Lastly, between 1991 and 1993 Austin completed two more buildings on a project by architect Vico Magistretti (1920-) the first to be used as offices, for hosting the Director’s office, and for the accounting department, and the second to be used as company restaurant. These buildings are able to stand a dialectical comparison and to represent a true stylistic counterpoint to the first pasta plant of 1970, almost as to establish an itinerary in space that from the entrance gate leads the eye towards the inner part of the complex through these two buildings.

The complex of office buildings is organized around two squared inner courtyards that open on wide terraces on the third floor where the chairman’s office and a large meeting room are located in addition to  the large art collection, and serves a space for public relations. The structure is very simple and includes an armored cement frame in relief on the outside for the first two floors and a raised level (created during the building process), made of steel, designed as if it were the elongation of the square mesh of the frames of the facade.

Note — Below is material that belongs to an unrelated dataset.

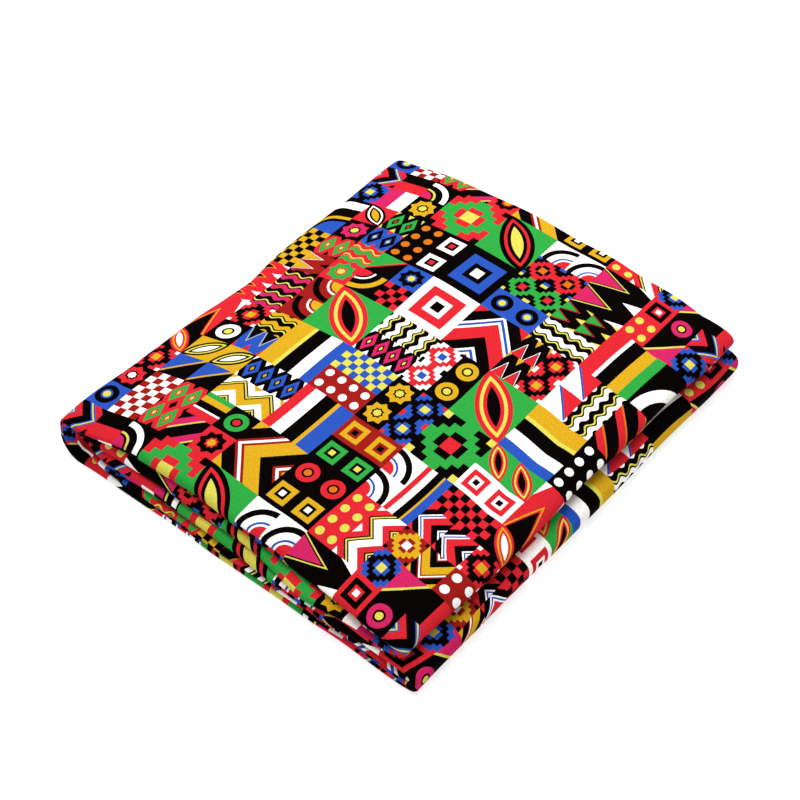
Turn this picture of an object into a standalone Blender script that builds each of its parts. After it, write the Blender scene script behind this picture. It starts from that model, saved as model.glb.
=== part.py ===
# A six-yard length of wax print cotton, folded up as it is sold and stored.
#
# The cloth is folded lengthwise in four, which gives a long strip. Both ends of the strip are turned in to
# the middle, and it is then shut like a book. So two half-height folds lie one over the other along one
# side, the turns, and one full-height fold runs along the side opposite, the spine. The folded edges of the
# strip show as bands along the other two sides.
#
# The strip is itself many layers thick, and its near edge is one round roll. It is built as two nested
# stretches: the outer one, which shows all over, and the inner one for the layers that it hides, which shows
# only at the edges. The strip lies in four passes, one on the other, so each side shows four rolls.
#
# +X runs across the folds from the spine to the turns, +Y runs along them, and the cloth rests on Z = 0.
# Lengths are in metres.

import collections
import math

import bmesh
import bpy
import numpy as np

STRIP_WIDTH = 0.2875  # cloth 1.15 m wide, folded in four
LENGTH = 0.2655  # from the spine to the lower turn
GAP = 0.0003  # between neighbouring layers
CROWN = 0.030  # how much thicker the pile is in its middle, as a share of its height

SPINE_DEPTH = 0.014  # how far the spine's fold reaches past the flat stretches
SPINE_FULLNESS = 3.3  # 2 gives an ellipse, and more a squarer fold
UPPER_TURN_FULLNESS = 2.2
LOWER_TURN_FULLNESS = 2.8
UPPER_TURN_DEPTH = 0.023
LOWER_TURN_DEPTH = 0.015
UPPER_TURN_INSET = 0.0080  # the upper turn stops short of the lower one
HOLLOW = 0.0011  # half the height of the hollow inside a turn
HOLLOW_LENGTH = 0.026

NEAR_SAG = 0.0062  # how far the top sinks at its near edge, -Y
NEAR_SHOULDER = 0.034  # how wide the sinking margin is
FAR_SAG = 0.0036
FAR_SHOULDER = 0.036
SAG_SHARE = 1.5  # the higher this power, the less the lower layers sink with the top

RIPPLE = 0.0005  # small waves along the folded edges
RIPPLE_LENGTH = 0.071
RIPPLE_SHIFT = 1.7  # radians from one pass's waves to the next pass's

# The four passes from the surface up. slide is how far a pass has slipped towards +Y at the spine, a quarter,
# a half and three quarters of the way, and the turns.
Pass = collections.namedtuple("Pass", "name slide")
PASSES = (
    Pass("underside", (-0.0018, -0.0014, -0.0016, -0.0014, -0.0018)),
    Pass("lower inside", (0.0010, 0.0038, 0.0042, 0.0022, -0.0004)),
    Pass("upper inside", (0.0014, 0.0080, 0.0082, 0.0046, 0.0002)),
    Pass("top", (0.0020, 0.0116, 0.0114, 0.0078, 0.0004)),
)
SLIDE_PLACES = np.array((0.0, 0.25, 0.5, 0.75, 1.0))

# Two layers make a pass, one of each stretch. Their thickness changes evenly from the spine to the turns.
# near and far are how far their folded edges lie inside those of the pass.
Layer = collections.namedtuple("Layer", "at_spine at_turns near far")
LAYERS = (
    Layer(0.0041, 0.0042, 0.0000, 0.0000),
    Layer(0.0028, 0.0034, 0.0016, 0.0021),
    Layer(0.0036, 0.0026, 0.0000, 0.0014),
    Layer(0.0040, 0.0042, 0.0000, 0.0000),
    Layer(0.0042, 0.0038, 0.0000, 0.0004),
    Layer(0.0034, 0.0030, 0.0000, 0.0018),
    Layer(0.0026, 0.0034, 0.0000, 0.0026),
    Layer(0.0044, 0.0042, 0.0000, 0.0000),
)
LAYERS_IN_PASS = 2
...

The group of two buildings, offices and restaurant (the latter being a simpler building), from a figurative standpoint stress the idea of repetition of a white square framework on the facades and in the structure.

An aspect that became defined through time, all this is an effective way of introducing the Barilla complex creating the surprising itinerary of a guided tour that opens on a garden plaza with sculptures and large Plane Trees enclosed among the large volumes of the production plants and of the silos and showing dimensions, space relations, and architectural drama that greatly recall the strong contrasts of lights and shadows of the Piazza della Pilotta of Parma, almost as if this was the only known way to build a part of a city, a new heart for the history of an industrial tradition.